Le fascisme vu depuis les vécés
Festival de cannes
Quinzaine des réalisateurs: l’Argentin Diego Lerman surprend avec «L’œil invisible»
Section peu accessible pour la presse, la Quinzaine des Réalisateurs récompense pourtant parfois le détour. Mieux qu’un salon des refusés, cette section indépendante complète la sélection officielle du festival grâce à un autre regard (celui de Frédéric Boyer, qui a succédé cette année à Olivier Père) et d’autres critères de sélection. C’est flagrant dans le cas de «L’oeil invisible (La mirada invisible)», un très beau film qui souffre du double handicap d’une facture plutôt classique et d’un thème historique quasiment «classé»: la dictature argentine (1976-1983).
Il faut aussi dire qu’on n’attendait pas forcément cela de Diego Lerman, jeune cinéaste primé à Locarno en 2002 pour «Tan de repente», un «road movie» au féminin et en noir et blanc typique du nouveau minimalisme argentin. Son troisième opus (après «Mientras tanto», peu remarqué à Venise) est tout le contraire de ce début en roue libre, peu satisfaisant: un film précis comme du Michael Haneke, tendu comme du Marco Bellocchio, cruel comme du Arturo Ripstein. Et bien sûr – avec de tels modèles, conscients ou non - éminemment métaphorique.

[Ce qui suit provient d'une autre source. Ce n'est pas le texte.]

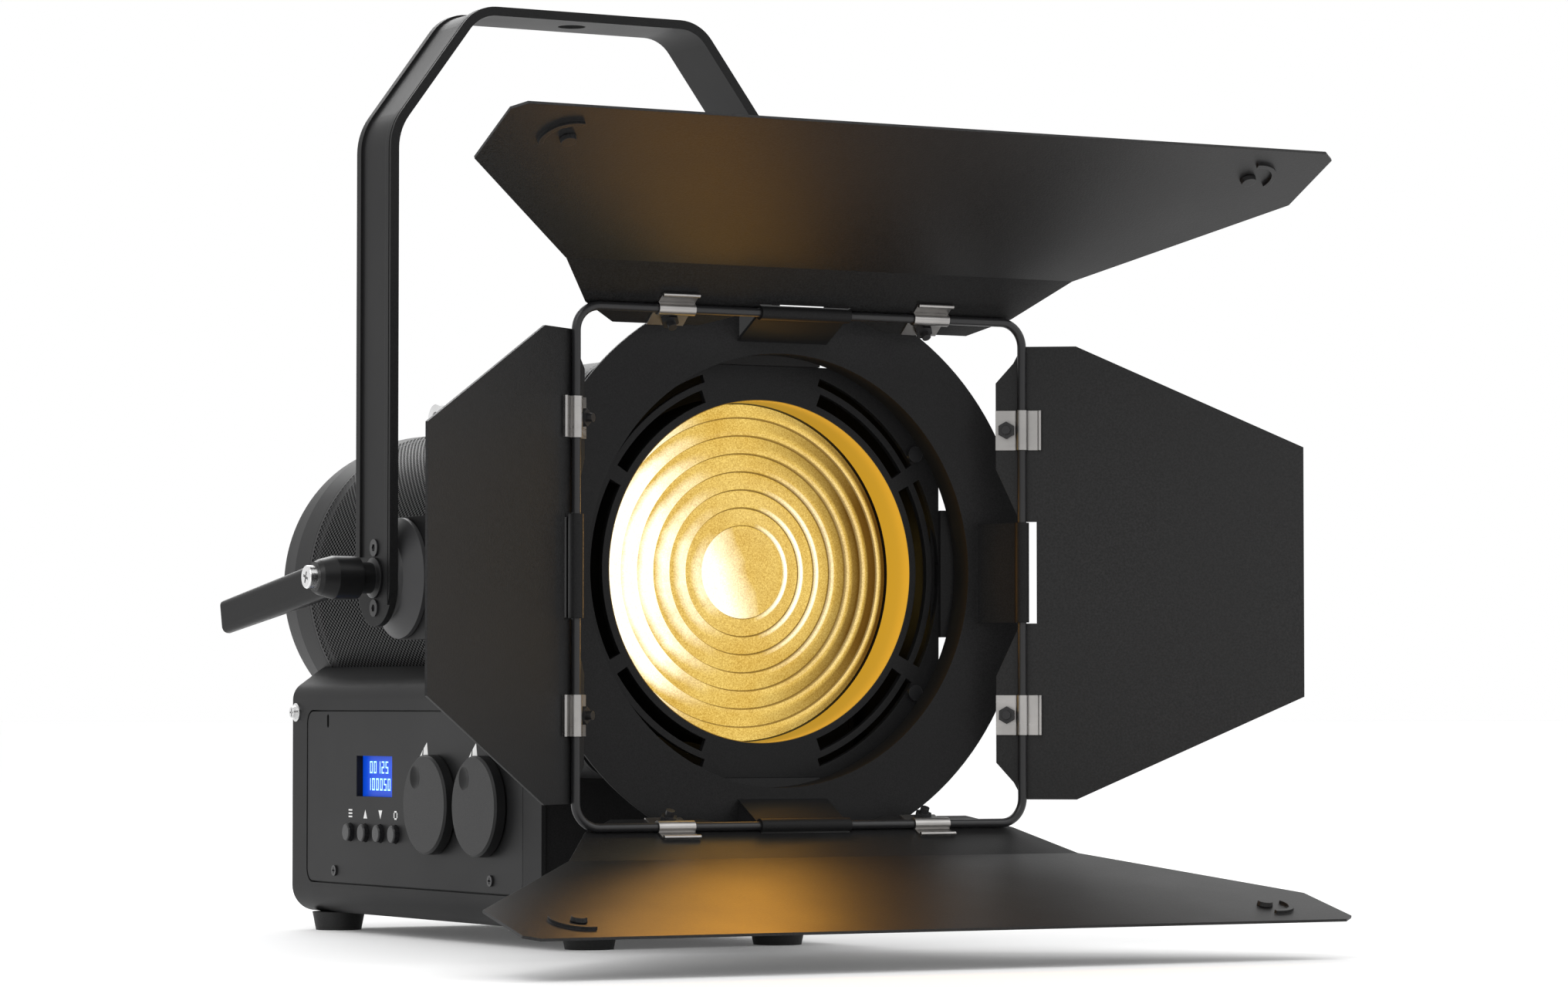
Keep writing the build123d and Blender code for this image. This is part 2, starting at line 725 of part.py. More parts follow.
def yoke_arch(outside):
    """Filled arch shape, grown outwards by a distance from the inner faces."""
    slope = radians(yoke_bend_angle)
    half_side = (radians(90) - slope) / 2
    top_x = arm_inner_x - (yoke_top_z - yoke_bend_z) / tan(slope)
    x0 = arm_inner_x + outside
    bend = (x0, yoke_bend_z + outside * tan(half_side))
    top = (top_x + outside * tan(slope / 2), yoke_top_z + outside)
    with BuildSketch() as arch:
        with BuildLine():
            Polyline((x0, arm_foot_z), bend, top, (-top[0], top[1]), (-bend[0], bend[1]),
                     (-x0, arm_foot_z), close=True)
        make_face()
        fillet(vertices().group_by(Axis.Y)[1], bend_radii[0] + outside)
        fillet(vertices().group_by(Axis.Y)[-1], bend_radii[1] + outside)
    return arch.sketch


arm_front_y = pivot_y - arm_w / 2
arm_back_y = pivot_y + arm_w / 2
rib_spans = ((arm_front_y, 1.5), (arm_front_y + 2.4, 3.9), (arm_back_y - 4.6, 4.6))

with BuildPart() as yoke_bar:
    with BuildSketch(across(arm_front_y)):
        add(yoke_arch(arm_t))
    extrude(amount=-arm_w)
    for y, width in rib_spans:
        with BuildSketch(across(y)):
            add(yoke_arch(arm_t + rib_h))
        extrude(amount=-width)
    with BuildSketch(across(arm_front_y)):
        add(yoke_arch(0))
    extrude(amount=-arm_w, mode=Mode.SUBTRACT)
    # ribs stop short of the pivot, and the feet of the arms are rounded
    for side in (-1, 1):
        with BuildSketch(beside(side * (arm_inner_x + arm_t))):
            with Locations((pivot_y + arm_w / 4 + 3, beam_z - 12)):
                Rectangle(arm_w / 2 + 6, 44)
            with Locations((pivot_y, beam_z - 30)):
                Rectangle(arm_w + 2, 34)
            with Locations((pivot_y, beam_z)):
                Circle(10.8)
        extrude(amount=side * 3, mode=Mode.SUBTRACT)
        with BuildSketch(beside(side * (arm_inner_x - 1))):
            with Locations((pivot_y, arm_foot_z)):
                Rectangle(arm_w + 2, 2 * arm_end_r)
            with Locations((pivot_y, arm_foot_z + arm_end_r)):
                Circle(arm_end_r, mode=Mode.SUBTRACT)
        extrude(amount=side * 7, mode=Mode.SUBTRACT)
        with BuildSketch(beside(side * (arm_inner_x - 1))):
            with Locations((pivot_y, beam_z)):
                Circle(5.0 + pin_gap)
            with Locations((pivot_y, beam_z - 14.2), (pivot_y, beam_z + 14.2)):
                Circle(2.5)
        extrude(amount=side * 7, mode=Mode.SUBTRACT)
    with BuildSketch(Plane.XY.offset(yoke_top_z - 1)):
        with Locations((0, pivot_y)):
            Circle(hanging_hole_r)
    extrude(amount=8, mode=Mode.SUBTRACT)
save(yoke_bar, "yoke_bar")

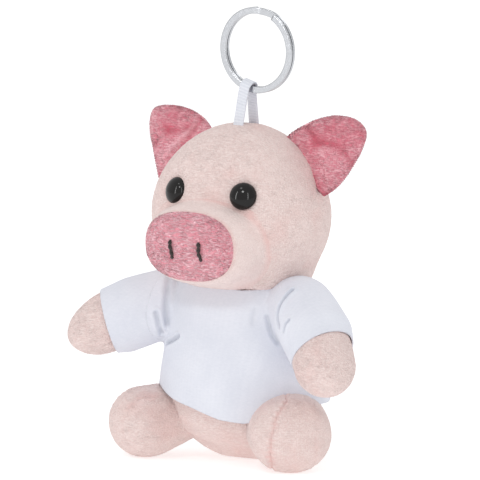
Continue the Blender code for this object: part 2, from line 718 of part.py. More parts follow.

Tiré d’un roman («Ciencias morales» de Martin Kohan), c’est le récit d’une jeune femme qui, en 1982, officie comme surveillante au Lycée national de Buenos Aires, l’école chargée de former la future élite du pays. Employée zélée, elle est «l’œil invisible» chargé d’y débusquer les premiers signes du «cancer» de la subversion. Mais cette fille sèche, pas belle et encore vierge qui vit avec sa mère et sa grand-mère ne peut s’empêcher d’éprouver des attirances, qui l’emmènent sur la pente glissante de la perversion. Et lorsque son chef paternaliste commence à s’intéresser de plus près à elle, on sent que tout cela ne peut que très mal finir…
En effet, la scène de viol finale dans le vécés est abominable. D’autant plus qu’on peut se dire que cette «collabo» l’a au fond bien cherché! Et le cinéaste d’enfoncer le clou en finissant sur un document d’époque montrant une foule compacte acclamant le discours belliqueux d’un général au début de la Guerre des Malouines. La nature profonde du fascisme est perverse, semble dire Lerman, lui-même né en 1976 dans une famille d’opposants au régime. Magistral, ce film qui donne parfois l’impression de se dérouler dans l’Espagne de Franco ou l’Italie de Mussolini en démonte en tous cas la logique intime de manière implacable.